_Data provided_.
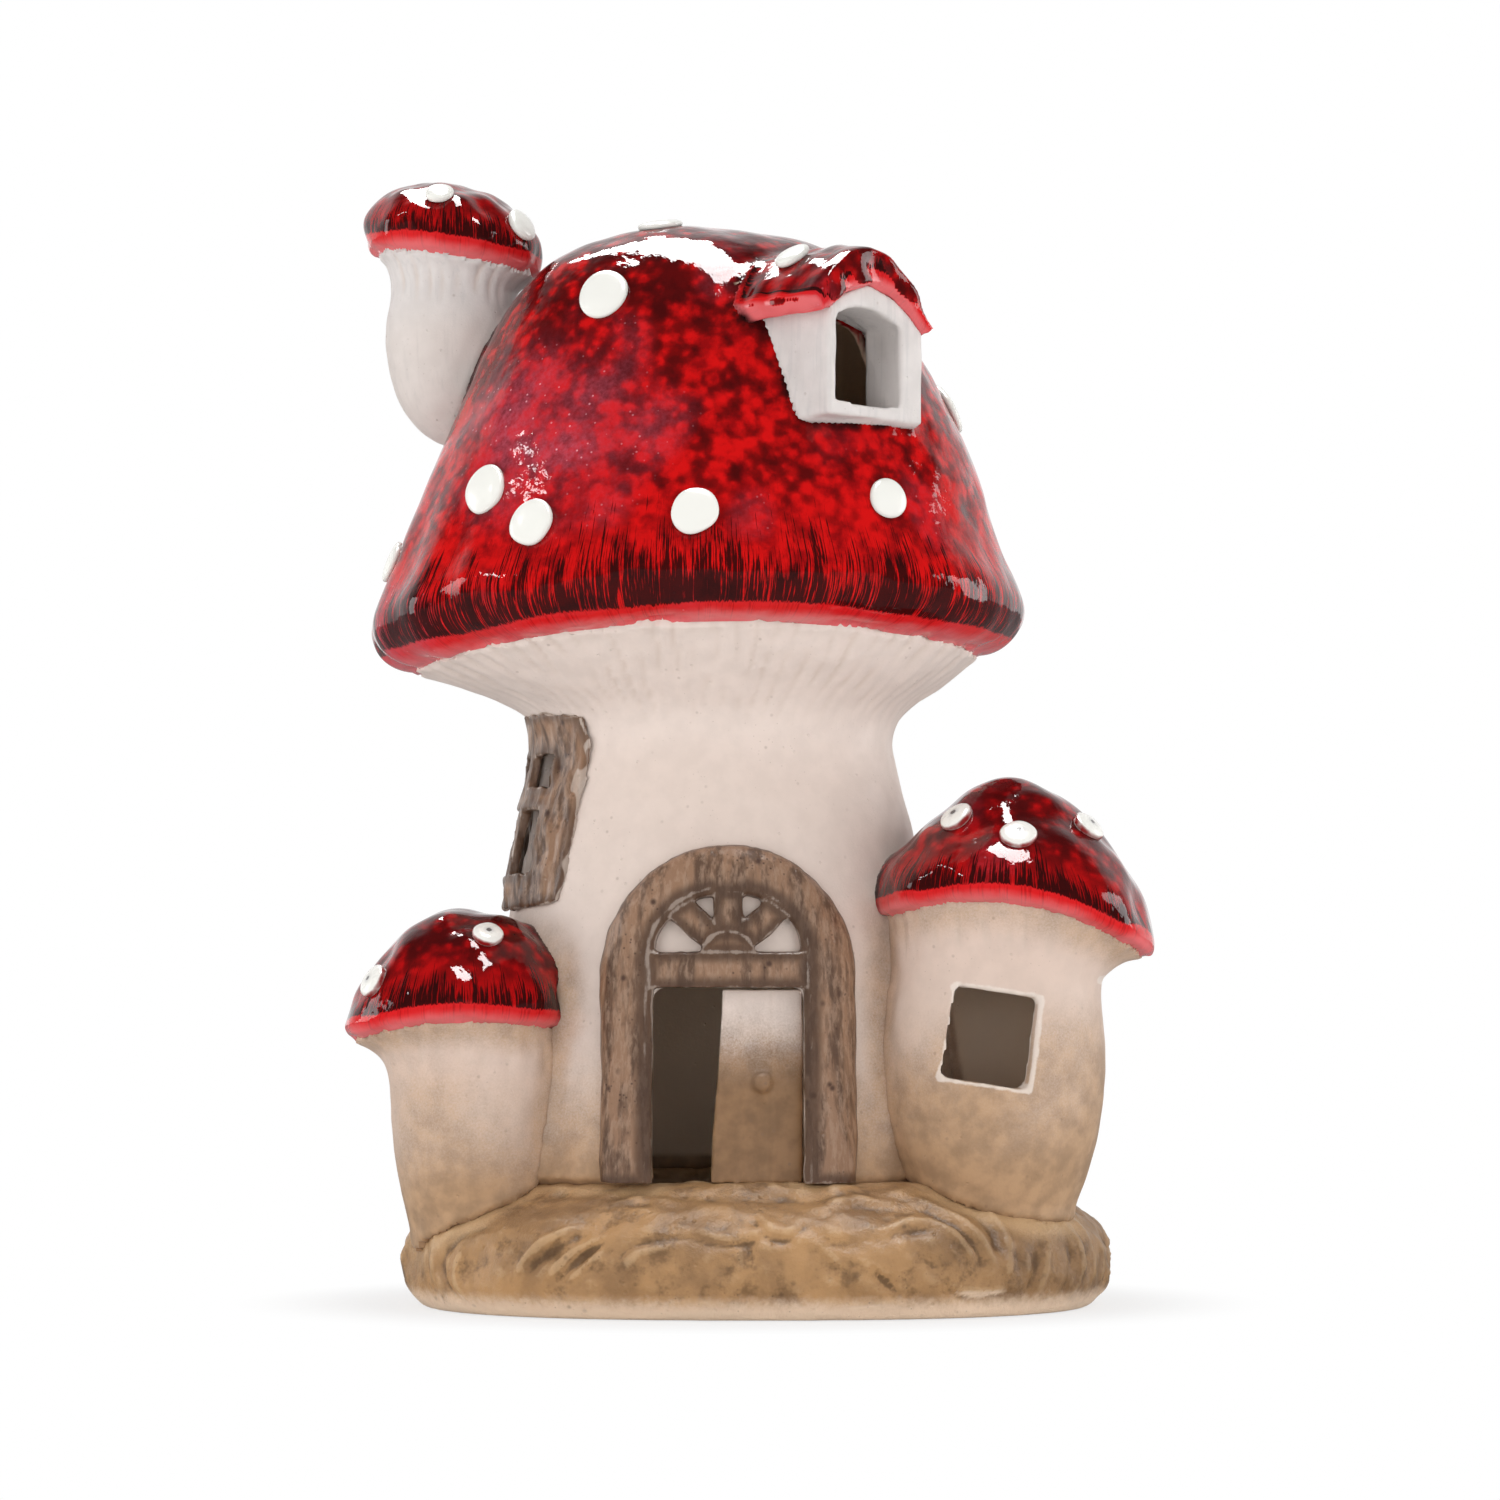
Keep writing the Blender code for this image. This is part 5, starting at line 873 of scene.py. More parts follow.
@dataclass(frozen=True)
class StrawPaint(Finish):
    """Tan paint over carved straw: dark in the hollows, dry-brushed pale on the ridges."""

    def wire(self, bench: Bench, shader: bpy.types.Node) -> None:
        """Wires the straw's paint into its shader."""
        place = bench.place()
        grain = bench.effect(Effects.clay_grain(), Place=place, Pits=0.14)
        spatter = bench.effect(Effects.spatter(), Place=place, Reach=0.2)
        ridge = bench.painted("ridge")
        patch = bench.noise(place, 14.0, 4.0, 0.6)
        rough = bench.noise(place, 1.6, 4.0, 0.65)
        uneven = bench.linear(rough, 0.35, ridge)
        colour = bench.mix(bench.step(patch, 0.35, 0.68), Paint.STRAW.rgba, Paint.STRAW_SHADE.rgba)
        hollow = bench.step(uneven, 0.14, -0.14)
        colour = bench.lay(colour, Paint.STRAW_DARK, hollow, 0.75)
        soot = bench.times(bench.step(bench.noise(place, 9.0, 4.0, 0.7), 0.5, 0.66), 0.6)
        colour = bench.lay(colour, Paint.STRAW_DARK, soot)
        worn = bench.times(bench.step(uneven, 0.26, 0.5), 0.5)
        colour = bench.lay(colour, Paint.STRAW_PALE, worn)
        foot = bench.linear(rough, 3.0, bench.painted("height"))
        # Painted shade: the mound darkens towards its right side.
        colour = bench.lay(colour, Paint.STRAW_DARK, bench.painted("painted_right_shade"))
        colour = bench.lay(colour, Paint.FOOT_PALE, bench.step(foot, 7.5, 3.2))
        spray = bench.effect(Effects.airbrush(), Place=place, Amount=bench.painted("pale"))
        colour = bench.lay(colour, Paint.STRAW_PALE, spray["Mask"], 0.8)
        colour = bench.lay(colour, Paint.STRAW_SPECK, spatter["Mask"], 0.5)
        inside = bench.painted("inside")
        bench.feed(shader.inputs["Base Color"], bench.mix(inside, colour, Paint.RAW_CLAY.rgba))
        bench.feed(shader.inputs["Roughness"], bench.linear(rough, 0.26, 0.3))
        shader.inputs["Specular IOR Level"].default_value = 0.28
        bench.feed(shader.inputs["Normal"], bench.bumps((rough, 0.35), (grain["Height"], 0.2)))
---
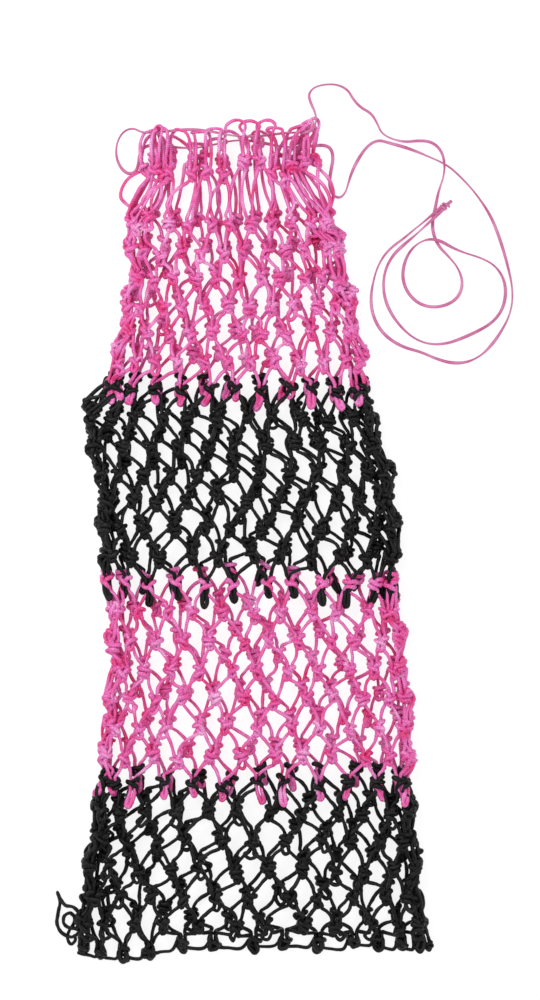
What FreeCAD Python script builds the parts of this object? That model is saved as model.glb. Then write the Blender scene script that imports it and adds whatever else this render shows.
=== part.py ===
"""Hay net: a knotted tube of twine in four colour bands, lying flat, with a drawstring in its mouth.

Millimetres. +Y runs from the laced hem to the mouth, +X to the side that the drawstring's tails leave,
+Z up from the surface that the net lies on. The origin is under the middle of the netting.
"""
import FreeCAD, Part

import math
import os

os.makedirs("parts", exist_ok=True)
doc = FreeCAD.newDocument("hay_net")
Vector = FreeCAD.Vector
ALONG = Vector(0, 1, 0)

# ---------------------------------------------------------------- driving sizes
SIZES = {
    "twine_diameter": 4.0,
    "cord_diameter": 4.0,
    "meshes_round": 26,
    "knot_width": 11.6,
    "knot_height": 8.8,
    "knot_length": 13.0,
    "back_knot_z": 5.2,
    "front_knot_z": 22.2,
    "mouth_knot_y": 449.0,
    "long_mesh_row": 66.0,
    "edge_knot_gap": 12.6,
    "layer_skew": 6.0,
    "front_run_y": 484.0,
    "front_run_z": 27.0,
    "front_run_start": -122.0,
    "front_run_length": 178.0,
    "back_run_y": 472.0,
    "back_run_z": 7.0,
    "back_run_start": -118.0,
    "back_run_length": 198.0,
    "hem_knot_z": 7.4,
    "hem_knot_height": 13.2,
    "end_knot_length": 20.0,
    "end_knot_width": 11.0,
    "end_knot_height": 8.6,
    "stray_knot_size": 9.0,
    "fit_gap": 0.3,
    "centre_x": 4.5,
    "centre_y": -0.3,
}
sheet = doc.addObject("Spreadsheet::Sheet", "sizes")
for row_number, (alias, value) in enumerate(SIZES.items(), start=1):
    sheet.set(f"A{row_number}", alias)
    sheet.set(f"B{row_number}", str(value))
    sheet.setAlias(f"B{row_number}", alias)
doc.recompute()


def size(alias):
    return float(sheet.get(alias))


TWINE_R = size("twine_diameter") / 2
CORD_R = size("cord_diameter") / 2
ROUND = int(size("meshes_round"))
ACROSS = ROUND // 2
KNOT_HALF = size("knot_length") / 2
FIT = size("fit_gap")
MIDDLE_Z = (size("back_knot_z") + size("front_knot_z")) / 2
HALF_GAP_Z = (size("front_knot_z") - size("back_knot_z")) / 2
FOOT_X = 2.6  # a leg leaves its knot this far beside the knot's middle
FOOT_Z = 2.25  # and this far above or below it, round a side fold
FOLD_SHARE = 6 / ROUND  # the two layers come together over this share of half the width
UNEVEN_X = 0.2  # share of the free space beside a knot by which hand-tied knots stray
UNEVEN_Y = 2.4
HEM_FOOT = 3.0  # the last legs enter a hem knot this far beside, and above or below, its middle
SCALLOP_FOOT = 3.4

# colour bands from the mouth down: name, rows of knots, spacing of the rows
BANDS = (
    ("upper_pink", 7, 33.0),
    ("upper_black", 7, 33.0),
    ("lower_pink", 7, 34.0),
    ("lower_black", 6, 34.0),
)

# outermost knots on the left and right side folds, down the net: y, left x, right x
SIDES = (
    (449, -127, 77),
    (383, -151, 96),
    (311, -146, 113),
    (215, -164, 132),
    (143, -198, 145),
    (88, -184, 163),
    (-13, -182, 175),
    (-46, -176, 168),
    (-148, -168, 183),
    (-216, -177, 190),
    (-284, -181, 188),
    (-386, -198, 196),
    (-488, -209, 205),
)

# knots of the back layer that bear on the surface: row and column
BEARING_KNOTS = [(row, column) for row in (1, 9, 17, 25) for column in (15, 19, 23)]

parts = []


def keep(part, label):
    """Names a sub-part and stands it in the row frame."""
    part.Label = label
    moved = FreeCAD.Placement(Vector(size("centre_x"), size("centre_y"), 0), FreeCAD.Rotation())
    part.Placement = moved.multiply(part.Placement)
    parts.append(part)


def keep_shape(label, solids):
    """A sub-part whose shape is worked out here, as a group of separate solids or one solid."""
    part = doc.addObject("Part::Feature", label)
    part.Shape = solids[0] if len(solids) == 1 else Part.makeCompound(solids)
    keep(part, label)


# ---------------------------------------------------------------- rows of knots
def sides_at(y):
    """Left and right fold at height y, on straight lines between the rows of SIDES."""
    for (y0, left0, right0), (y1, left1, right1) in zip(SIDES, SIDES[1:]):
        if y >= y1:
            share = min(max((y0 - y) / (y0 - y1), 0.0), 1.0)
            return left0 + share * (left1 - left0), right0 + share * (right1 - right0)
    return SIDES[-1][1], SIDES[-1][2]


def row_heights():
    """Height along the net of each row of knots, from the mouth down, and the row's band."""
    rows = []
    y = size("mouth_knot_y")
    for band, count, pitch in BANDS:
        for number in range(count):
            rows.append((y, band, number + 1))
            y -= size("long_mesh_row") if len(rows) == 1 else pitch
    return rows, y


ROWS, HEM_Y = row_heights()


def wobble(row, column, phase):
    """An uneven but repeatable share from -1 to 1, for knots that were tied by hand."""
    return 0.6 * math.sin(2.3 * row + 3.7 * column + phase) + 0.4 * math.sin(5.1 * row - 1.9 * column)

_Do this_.
Only the lines from the one containing "What FreeCAD Python" through the one containing "in its mouth." are to be extracted, exactly as they appear, with both ends included.

_Solution to the problem_.
What FreeCAD Python script builds the parts of this object? That model is saved as model.glb. Then write the Blender scene script that imports it and adds whatever else this render shows.
=== part.py ===
"""Hay net: a knotted tube of twine in four colour bands, lying flat, with a drawstring in its mouth.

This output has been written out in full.